If he wasn’t crowned already, it’s clear U.S. wrestling has a new king.
On a day when Rio Olympic champion Kyle Snyder was upset and London Olympic champ Jordan Burroughs rallied for another bronze medal, J’den Cox repeated as world champion in Kazakhstan.
Cox, the Rio Olympic 86kg bronze medalist, completed a perfect run through the 92kg division — not giving up a point in four matches — by dominating Iranian Alireza Karimi 4-0 in the final. He became the second U.S. man to win an Olympic or world title without surrendering a point in more than 30 years (joining Kyle Dake from last year).
“I don’t know why, but it feels like a ton better [than 2018],” said Cox, whose tattoos include one that reads in Latin, “If I cannot move heaven, I will raise hell.” “I made more sacrifices … I wanted to do it better.”

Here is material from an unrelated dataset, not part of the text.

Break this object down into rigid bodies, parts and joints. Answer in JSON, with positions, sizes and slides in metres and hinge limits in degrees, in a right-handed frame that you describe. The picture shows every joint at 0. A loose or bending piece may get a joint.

Earlier Saturday, Snyder was shocked by Azerbaijan’s Sharif Sharifov 5-2 in the 97kg semifinals, denying a third straight world final between Snyder and Russian Tank Abdulrashid Sadulayev. Sharifov, the 2012 Olympic 84kg champ, clinched his first world medal in eight years.
Snyder, who in Rio became the youngest U.S. Olympic wrestling champion at age 20, failed to make an Olympic or world final for the first time in his career. He will wrestle for bronze on Sunday, while Sharifov meets Sadulayev for gold.
Burroughs earned his seventh straight world championships medal and second straight bronze. Burroughs, the 2012 Olympic 74kg champion, rebounded from losing to Russian Zaurbeck Sidakov on Friday with a 10-0 technical fall over Japanese Mao Okui.
Burroughs gave up a lead on Sidakov with 1.3 seconds left in the semifinals, a year after Sidakov overtook him as time expired in the quarterfinals.
“A lot of people in 2016 called me a quitter,” said Burroughs, who tearfully missed the medals in Rio, “and I think that after watching the amount of devastation and heartbreak that I’ve taken over the last two years and still being able to come back and take third place is a testament.”
Burroughs, 31, shares third with Adeline Gray on the U.S. list of career world wrestling championships medals, trailing only Bruce Baumgartner and Kristie Davis, who each earned nine.
Burroughs’ bronze ensured he gets a bye into the 74kg final of the Olympic trials in April. But this will be the first time he goes into an Olympic year as anything other than a reigning world champion.
“At this juncture of my career, I feel I’m running out of time,” said Burroughs, who next year will be older than any previous U.S. Olympic wrestling champion. “That can be really scary.”
Dake marched to Sunday’s final in defense of his 2018 World title at 79kg (a non-Olympic weight) by going 23-4 over three matches. Dake, who at Cornell became the only wrestler to win NCAA titles at four weight classes or without a redshirt, gets Azerbaijan’s Jabrayil Hasanov in the final, a rematch of the 2018 gold-medal match.
Next year, Dake must move up to 86kg, where Cox will likely reside, or down to 74kg, where Burroughs has won every U.S. Olympic or world trials dating to 2011. There’s also David Taylor to reckon with. Taylor won the 86kg world title last year but missed this season due to injury.
“We’ve got a guy at 79 kilos that’s going to win a world championship tomorrow,” Burroughs said, smiling, of Dake, “I’m hopefully going to be waiting for [Dake at Olympic trials], healthy and prepared.”